→ Written request
Reproduce exactly the section that begins at the line containing "obj.parent = empty" and ends at the line containing "imported = [obj", both lines included; omit all other lines.

— start —

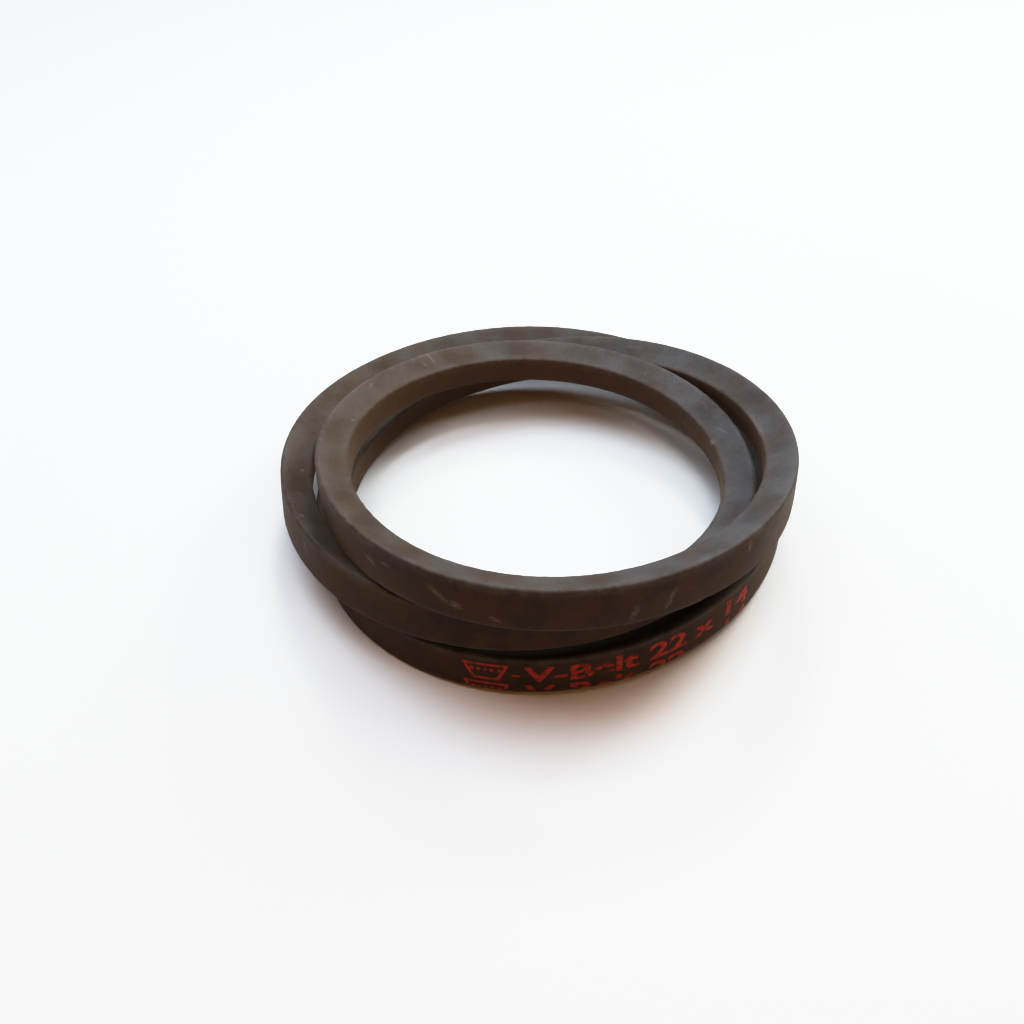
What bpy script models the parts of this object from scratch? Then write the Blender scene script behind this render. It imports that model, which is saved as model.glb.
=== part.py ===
"""Endless wrapped V-belt of classical C section, coiled into three loops for storage.

Units are metres, +Z is up, and the coil lies on the plane z = 0 with its box centred on the Z axis.
A section point is written as (out, up): out of the coil towards the belt's back, and up across its width.
"""
import math

import bmesh
import bpy
import numpy as np

MM = 0.001

# Classical C section
BACK_WIDTH = 22.0 * MM
SECTION_HEIGHT = 14.0 * MM
FLANK_ANGLE = math.radians(20.0)
CLEARANCE = 0.3 * MM

# Fabric jacket: two plies, each closed by a skived lap seam
PLY_THICKNESS = 0.6 * MM
SEAM_LAP = 1.5 * MM
SEAM_SLIT = 0.8 * MM
BACK_CORNER_RADIUS = 1.0 * MM
BASE_CORNER_RADIUS = 1.3 * MM
CORNER_CHORDS = 2

# Rubber layers below the plies, as depths measured down from the back
TENSION_RUBBER_THICKNESS = 0.9 * MM
UPPER_GUM_THICKNESS = 0.5 * MM
LOWER_GUM_THICKNESS = 0.8 * MM

# Tensile cord, wound side by side in a helix around the whole belt
CORD_TURNS = 9
CORD_DIAMETER = 1.15 * MM
CORD_SIDES = 5

# Route of the middle of the section. Each loop has a station every 45 degrees, counter-clockwise
# from the front: distance from the coil's axis (mm), height (mm), and how far the back is turned
# up (degrees).
FALLING_LOOP = [
    (110.5, 63.5, 5), (113.0, 62.0, 4), (109.0, 49.5, 2), (104.0, 34.5, 1),
    (99.5, 21.0, -2), (96.0, 13.0, -3), (95.0, 11.5, -2), (99.0, 11.0, 0),
]
RESTING_LOOP = [
    (101.0, 13.0, 2), (103.0, 15.0, 3), (111.5, 15.5, 2), (118.0, 16.0, 1),
    (119.0, 16.5, 2), (116.0, 20.0, 4), (111.5, 28.5, 4), (104.5, 33.5, 6),
]
RISING_LOOP = [
    (100.0, 38.5, -3), (97.0, 39.0, -7), (93.0, 33.5, 3), (87.5, 31.0, -4),
    (84.5, 31.0, -8), (85.0, 36.0, -8), (90.0, 44.5, -5), (98.5, 55.0, 3),
]
STATIONS = np.array(FALLING_LOOP + RESTING_LOOP + RISING_LOOP)
LOOPS = 3
START_AZIMUTH = math.radians(-90.0)
STEPS_PER_LOOP = 36
SLOPE_STEP = 1e-4

# Colours of the pieces: red, green, blue, then roughness
COVER_FABRIC = (0.060, 0.047, 0.040, 0.80)
INNER_FABRIC = (0.090, 0.075, 0.062, 0.85)
TENSION_RUBBER = (0.030, 0.030, 0.032, 0.60)
GUM_RUBBER = (0.050, 0.034, 0.024, 0.50)
COMPRESSION_RUBBER = (0.022, 0.022, 0.024, 0.65)
POLYESTER_CORD = (0.55, 0.50, 0.40, 0.70)


# ---- Route of the belt

def spline_weights(stations):
    """Control values of the periodic cubic B-spline that passes through the stations."""
    count = len(stations)
    identity = np.eye(count)
    pull = (np.roll(identity, -1, axis=1) + 4.0 * identity + np.roll(identity, 1, axis=1)) / 6.0
    return np.linalg.solve(pull, stations)


SPLINE = spline_weights(STATIONS)


def route_values(share):
    """Radius, height and lean at a share (0 to 1) of the belt's three loops."""
    place = (share % 1.0) * len(SPLINE)
    first = int(place)
    t = place - first
    weights = ((1 - t) ** 3, 3 * t ** 3 - 6 * t ** 2 + 4, -3 * t ** 3 + 3 * t ** 2 + 3 * t + 1, t ** 3)
    near = [SPLINE[(first + k) % len(SPLINE)] for k in (-1, 0, 1, 2)]
    return sum(weight * value for weight, value in zip(weights, near)) / 6.0


def route_point(share):
    """Middle of the section at a share of the belt."""
    radius, height, _ = route_values(share)
    azimuth = START_AZIMUTH + 2.0 * math.pi * LOOPS * share
    return np.array([radius * math.cos(azimuth), radius * math.sin(azimuth), height]) * MM


def section_frame(share):
    """Middle of the section with its outward and upward directions, square to the belt."""
    along = route_point(share + SLOPE_STEP) - route_point(share - SLOPE_STEP)
    along /= np.linalg.norm(along)
    up = np.array([0.0, 0.0, 1.0])
    up -= along * np.dot(up, along)
    up /= np.linalg.norm(up)
    out = np.cross(along, up)
    lean = math.radians(route_values(share)[2])
    turned_out = out * math.cos(lean) + up * math.sin(lean)
    turned_up = up * math.cos(lean) - out * math.sin(lean)
    return route_point(share), turned_out, turned_up


# ---- Section outlines

def wedge(top_depth, bottom_depth, inset):
    """Four corners of the wedge between two depths, drawn in from the flanks by inset."""
    corners = []
    for depth, side in ((bottom_depth, -1), (top_depth, -1), (top_depth, 1), (bottom_depth, 1)):
        half_width = BACK_WIDTH / 2 - depth * math.tan(FLANK_ANGLE) - inset / math.cos(FLANK_ANGLE)
        corners.append((SECTION_HEIGHT / 2 - depth, side * half_width))
    return corners


def arc_corner(before, corner, after, radius):
    """Points of the arc that rounds one corner."""
    corner = np.array(corner)
    arm_in = np.array(before) - corner
    arm_out = np.array(after) - corner
    arm_in /= np.linalg.norm(arm_in)
    arm_out /= np.linalg.norm(arm_out)
    half_angle = math.acos(float(np.dot(arm_in, arm_out))) / 2
    middle = (arm_in + arm_out) / np.linalg.norm(arm_in + arm_out)
    centre = corner + middle * radius / math.sin(half_angle)
    across = (arm_out - arm_in) / np.linalg.norm(arm_out - arm_in)
    sweep_angle = math.pi / 2 - half_angle
    turns = np.linspace(-sweep_angle, sweep_angle, CORNER_CHORDS + 1)
    return [tuple(centre + radius * (across * math.sin(turn) - middle * math.cos(turn))) for turn in turns]


def rounded(corners, radii):
    """The outline with each corner rounded by its own radius."""
    points = []
    for index, radius in enumerate(radii):
        before = corners[index - 1]
        after = corners[(index + 1) % len(corners)]
        points += arc_corner(before, corners[index], after, radius)
    return points


def ply_outline(depth, seam_on_back, rounded_outside):
    """Outline of one fabric ply: a thin wall around the wedge, open along its skived seam."""
    outside = wedge(depth, SECTION_HEIGHT - depth, depth)
    inner_depth = depth + PLY_THICKNESS
    inside = wedge(inner_depth, SECTION_HEIGHT - inner_depth, inner_depth)
    face = -SECTION_HEIGHT / 2
    if rounded_outside:
        radii = (BASE_CORNER_RADIUS, BACK_CORNER_RADIUS, BACK_CORNER_RADIUS, BASE_CORNER_RADIUS)
        outside = rounded(outside, radii)
    if seam_on_back:
        outside = outside[2:] + outside[:2]
        inside = inside[2:] + inside[:2]
        face = SECTION_HEIGHT / 2
    side = math.copysign(1.0, face)
    half_slit = side * SEAM_SLIT / 2
    outer_face = face - side * depth
    inner_face = face - side * inner_depth
    outside = [(outer_face, half_slit)] + outside + [(outer_face, -half_slit)]
    inside = [(inner_face, half_slit + SEAM_LAP)] + inside + [(inner_face, SEAM_LAP - half_slit)]
    return outside + inside[::-1]


def layer_depths():
    """Top and bottom depth of each layer inside the plies, from the back down to the base."""
    core_inset = 2 * (PLY_THICKNESS + CLEARANCE)
    depths = {}
    top = core_inset
    for name, thickness in (("tension_rubber", TENSION_RUBBER_THICKNESS),
                            ("upper_adhesion_gum", UPPER_GUM_THICKNESS),
                            ("cord", CORD_DIAMETER),
                            ("lower_adhesion_gum", LOWER_GUM_THICKNESS)):
        depths[name] = (top, top + thickness)
        top += thickness + CLEARANCE
    depths["compression_rubber"] = (top, SECTION_HEIGHT - core_inset)
    return depths, core_inset


def cord_outline(depth, across):
    """Round outline of the cord, centred at a depth below the back and a place across the width."""
    outline = []
    for side in range(CORD_SIDES):
        angle = 2 * math.pi * side / CORD_SIDES
        out = SECTION_HEIGHT / 2 - depth + CORD_DIAMETER / 2 * math.cos(angle)
        outline.append((out, across + CORD_DIAMETER / 2 * math.sin(angle)))
    return outline


# ---- Solids

def material(name, look):
    """Plain Principled material of one colour and roughness."""
    made = bpy.data.materials.new(name)
    made.use_nodes = True
    shader = made.node_tree.nodes["Principled BSDF"]
    shader.inputs["Base Color"].default_value = (*look[:3], 1.0)
    shader.inputs["Roughness"].default_value = look[3]
    shader.inputs["Metallic"].default_value = 0.0
    made.diffuse_color = (*look[:3], 1.0)
    return made


def ring_points(share, outline, origin):
    """One section's outline placed in space at a share of the belt."""
    middle, out, up = section_frame(share)
    return [middle - origin + out * point[0] + up * point[1] for point in outline]


def add_solid(name, rings, outline, closed, look):
    """Skins a run of equal rings into one closed solid, an endless ring or a capped bar.

    Each four-sided patch is split from its lower edge here to its upper edge on the next ring, so
    that the facing sides of two layers bend in the same way.
    """
    shape = bmesh.new()
    rows = [[shape.verts.new(point) for point in ring] for ring in rings]
    count = len(outline)
    last = len(rows) if closed else len(rows) - 1
    for index in range(last):
        here = rows[index]
        there = rows[(index + 1) % len(rows)]
        for k in range(count):
            after = (k + 1) % count
            if outline[after][1] > outline[k][1]:
                shape.faces.new((here[k], there[k], there[after]))
                shape.faces.new((here[k], there[after], here[after]))
            else:
                shape.faces.new((here[k], there[k], here[after]))
                shape.faces.new((there[k], there[after], here[after]))
    if not closed:
        shape.faces.new(rows[0])
        shape.faces.new(rows[-1][::-1])
    bmesh.ops.recalc_face_normals(shape, faces=shape.faces)
    mesh = bpy.data.meshes.new(name)
    shape.to_mesh(mesh)
    shape.free()
    mesh.shade_smooth()
    mesh.set_sharp_from_angle(angle=math.radians(30.0))
    mesh.materials.append(material(name, look))
    piece = bpy.data.objects.new(name, mesh)
    bpy.context.scene.collection.objects.link(piece)
    return piece


def add_endless(name, outline, origin, look):
    """A piece with the same section all the way round the belt."""
    steps = LOOPS * STEPS_PER_LOOP
    rings = [ring_points(step / steps, outline, origin) for step in range(steps)]
    return add_solid(name, rings, outline, True, look)


def add_cord_turn(turn, depth, pitch, origin):
    """One turn of the cord helix: once round the belt while moving one pitch across it."""
    steps = LOOPS * STEPS_PER_LOOP
    end_gap = CLEARANCE / (2 * route_length())
    shares = [end_gap] + [step / steps for step in range(1, steps)] + [1.0 - end_gap]
    first_place = -pitch * CORD_TURNS / 2 + pitch * turn
    outlines = [cord_outline(depth, first_place + pitch * share) for share in shares]
    rings = [ring_points(share, outline, origin) for share, outline in zip(shares, outlines)]
    return add_solid(f"tensile_cord_turn_{turn + 1:02d}", rings, outlines[0], False, POLYESTER_CORD)


def route_length():
    """Length of the middle of the section once round the belt."""
    steps = LOOPS * STEPS_PER_LOOP
    points = [route_point(step / steps) for step in range(steps + 1)]
    return sum(float(np.linalg.norm(b - a)) for a, b in zip(points, points[1:]))


def resting_origin(outline):
    """Point at the middle of the bottom of the box around the whole coil."""
    steps = LOOPS * STEPS_PER_LOOP
    rings = [ring_points(step / steps, outline, np.zeros(3)) for step in range(steps)]
    points = np.array(rings).reshape(-1, 3)
    low = points.min(axis=0)
    high = points.max(axis=0)
    return np.array([(low[0] + high[0]) / 2, (low[1] + high[1]) / 2, low[2]])


def add_jacket(origin):
    """Two plies of rubbered fabric, with their lap seams on opposite faces."""
    add_endless("outer_cover_ply", ply_outline(0.0, False, True), origin, COVER_FABRIC)
    inner_depth = PLY_THICKNESS + CLEARANCE
    add_endless("inner_cover_ply", ply_outline(inner_depth, True, False), origin, INNER_FABRIC)


def add_core(origin):
    """Rubber layers above and below the row of cord turns."""
    depths, inset = layer_depths()
    looks = {"tension_rubber": TENSION_RUBBER, "upper_adhesion_gum": GUM_RUBBER,
             "lower_adhesion_gum": GUM_RUBBER, "compression_rubber": COMPRESSION_RUBBER}
    for name, look in looks.items():
        top, bottom = depths[name]
        add_endless(name, wedge(top, bottom, inset), origin, look)
    cord_depth = sum(depths["cord"]) / 2
    for turn in range(CORD_TURNS):
        add_cord_turn(turn, cord_depth, CORD_DIAMETER + CLEARANCE, origin)


def main():
    for piece in list(bpy.data.objects):
        bpy.data.objects.remove(piece, do_unlink=True)
    origin = resting_origin(ply_outline(0.0, False, True))
    add_jacket(origin)
    add_core(origin)


main()
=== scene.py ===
"""Looks of the coiled V-belt: a worn, fabric-wrapped skin with fuzzy edges and a faded red print.

Units are metres, +Z is up. A section point is written as (out, up), as in the CAD: out of the coil
towards the belt's back, and up across its width. A place along the belt is a share from 0 to 1 of
its three loops, or a turn in degrees from 0 to 1080 from the same start at the front.
"""
import math

import bmesh
import bpy
import numpy as np
from mathutils import Euler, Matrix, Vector


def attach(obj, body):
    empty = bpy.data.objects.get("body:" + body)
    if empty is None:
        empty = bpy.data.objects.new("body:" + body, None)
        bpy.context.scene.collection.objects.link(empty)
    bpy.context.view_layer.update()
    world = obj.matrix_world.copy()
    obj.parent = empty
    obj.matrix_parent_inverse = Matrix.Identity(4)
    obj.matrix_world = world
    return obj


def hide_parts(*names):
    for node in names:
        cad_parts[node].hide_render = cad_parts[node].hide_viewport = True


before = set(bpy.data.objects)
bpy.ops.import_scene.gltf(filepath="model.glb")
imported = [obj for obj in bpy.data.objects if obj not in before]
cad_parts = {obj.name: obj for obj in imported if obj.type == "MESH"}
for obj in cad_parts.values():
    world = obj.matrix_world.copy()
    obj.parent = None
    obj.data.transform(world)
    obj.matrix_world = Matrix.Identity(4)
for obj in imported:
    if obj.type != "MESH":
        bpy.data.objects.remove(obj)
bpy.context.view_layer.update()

MM = 0.001

# Belt section and route, as in the CAD
BACK_WIDTH = 22.0 * MM
SECTION_HEIGHT = 14.0 * MM
FLANK_ANGLE = math.radians(20.0)
FALLING_LOOP = [
    (110.5, 63.5, 5), (113.0, 62.0, 4), (109.0, 49.5, 2), (104.0, 34.5, 1),
    (99.5, 21.0, -2), (96.0, 13.0, -3), (95.0, 11.5, -2), (99.0, 11.0, 0),
]
RESTING_LOOP = [
    (101.0, 13.0, 2), (103.0, 15.0, 3), (111.5, 15.5, 2), (118.0, 16.0, 1),
    (119.0, 16.5, 2), (116.0, 20.0, 4), (111.5, 28.5, 4), (104.5, 33.5, 6),
]
RISING_LOOP = [
    (100.0, 38.5, -3), (97.0, 39.0, -7), (93.0, 33.5, 3), (87.5, 31.0, -4),
    (84.5, 31.0, -8), (85.0, 36.0, -8), (90.0, 44.5, -5), (98.5, 55.0, 3),
]
STATIONS = np.array(FALLING_LOOP + RESTING_LOOP + RISING_LOOP)
LOOPS = 3
START_AZIMUTH = math.radians(-90.0)
COIL_ORIGIN = np.array([-0.089, 4.005, 0.406]) * MM
SLOPE_STEP = 1e-4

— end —

→ Written response
    obj.parent = empty
    obj.matrix_parent_inverse = Matrix.Identity(4)
    obj.matrix_world = world
    return obj


def hide_parts(*names):
    for node in names:
        cad_parts[node].hide_render = cad_parts[node].hide_viewport = True


before = set(bpy.data.objects)
bpy.ops.import_scene.gltf(filepath="model.glb")
imported = [obj for obj in bpy.data.objects if obj not in before]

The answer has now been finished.